At most hypothesis may be false, or unsupported by the evidence, but never is a hypothesis by itself "bigotry".


A quick review of the parent comment would tell you that it never rises to the level of being a hypothesis because it is rooted in category errors and false distinctions that make it neither testable or falsifiable. For example, the appeal to comparison of immigrants as a bloc with shifting American fictions about what constitutes membership in its racial categories. These boundaries are too ill-defined and overlapping with each other to be used in this fashion. What is the process by which one transitions from being an immigrant to one of these groups and how would you observe and control for how any of these (unstable) requirements are correlated to test performance? And of course the same appeal Simpson’s paradox would also have to be applied to the category of immigrant itself before it could ever be considered in this way, since this umbrella contains even more and diverse members than the racial categories with which it is contrasted.

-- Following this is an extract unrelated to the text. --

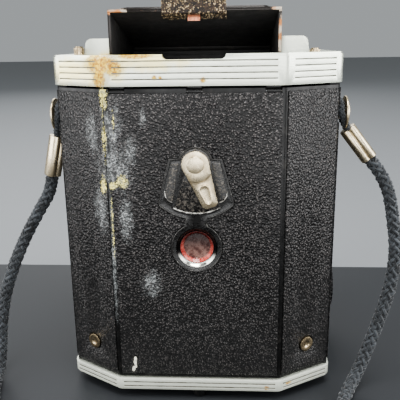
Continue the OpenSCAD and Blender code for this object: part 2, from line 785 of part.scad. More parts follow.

TLDR: Not all suppositions are hypotheses.


That's nonsense, it's clearly (obviously!) possible that the math score of a country decreases because of immigrants having lower test scores and immigrant share increasing. Which makes it a valid hypothesis. Any problems with definitions are orthogonal to that.


If you believe definitions constituent to a hypothesis are ever orthogonal to it, this would be a mark in the ledger in favor of there being an overall decline in reasoning ability. By this logic, I can simply say “x is a responsible for a decline in y, as evident by the comparable measure of z” without ever having to define any of those variables and always be correct. Does that seem rational or useful to you?


Look, I can understand what you say, and you can understand me, without us defining all or any of the words we use. We don't need a definition of definition. We can know what things mean without having a definition of "knowledge" or "meaning".


That more abstract claim was never what is at dispute. The OP’s claim instead requires clear and consistent definitions of the categories involved in order to be a falsifiable hypothesis, which were not provided. Your defense of this is apparently that because it also exists on the low end of the spectrum of some basic intelligibility that also makes it a hypothesis, which is, again, also incorrect. It’s a supposition that never rises to this level because it lacks these aspects.


This is what you get if you shun uncomfortable discussions, try to shirk finding explanations in problematic cultural practices and promote right wing idiocy by running around with a half collapsed air-castle of comfy half-truths, kept propped up only screaming power of the civilized half of society.


Controversial statement I fully believe in. It is not a decline. Tech workers were always like that. We just liked to not talk about it and call everyone who notice "sjw". Because it felt shameful.